Не сердитесь, мои родные, простите меня! Успокойтесь, порадуйтесь хорошему, поживите, наконец, без страхов и печалей. И еще хочу, папа и мама, чтобы вы снова любили друг друга. Как тогда, в 1957-м, когда только познакомились, когда голову потеряли от неожиданно свалившейся любви, когда минуты считали до часа свидания. Гори, свечка малая, во имя той любви великой.

Иногда бывает так, что вторая свечка никак не хочет разгораться, а то и вообще с первого раза гаснет. Повторяю попытку. Вижу в этом знак – вот так и я начался не сразу. Наверное, с моим зачатием, с моим рождением были какие-то проблемы. Или не с появлением на свет, а с ростом, развитием, становлением. Не знаю, было ли это, но скорее всего было.

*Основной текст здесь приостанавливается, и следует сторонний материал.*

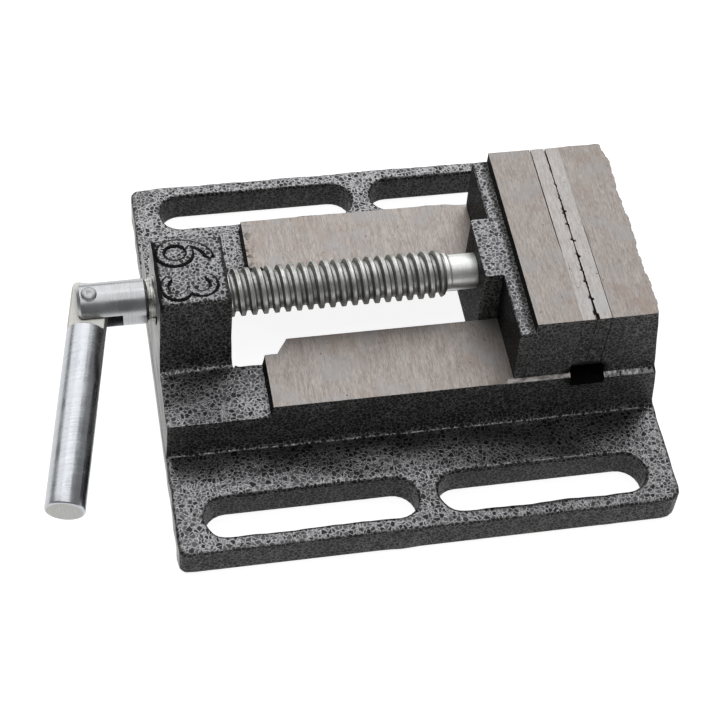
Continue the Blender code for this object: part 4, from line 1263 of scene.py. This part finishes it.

Едва ли найдется младенец, который не болел, над которым не склонялись бы с тревогой отец и мать, места себе не находили в больничном коридоре. Нет такого ребенка, который не падал, не получал травмы, не попадал в передряги, с которым не случались разные неприятные истории, у которого всё-всё получалось. И у меня в раннем детстве тоже наверняка не всё было гладко. О многом я даже не догадываюсь – отец с матерью не говорили. Но о чем-то знаю точно. И не из домашней изустной летописи, а из, так сказать, «неофициальных источников». Например, кто-то из посвященных в семейные тайны мне по секрету рассказал, что в первые месяцы моей жизни родители по каким-то признакам засомневались в моей полноценности. Якобы думали, что сынишка обречен на отставание в умственном развитии, и надежд особых не питали. Не потому ли та свечка, что «за здравие», иногда разгорается так долго и мучительно? Или ставишь ее в подсвечник, а она накреняется, отказывается стоять ровно, как бы воспроизводя твое собственное прошлое – не поэтому ли?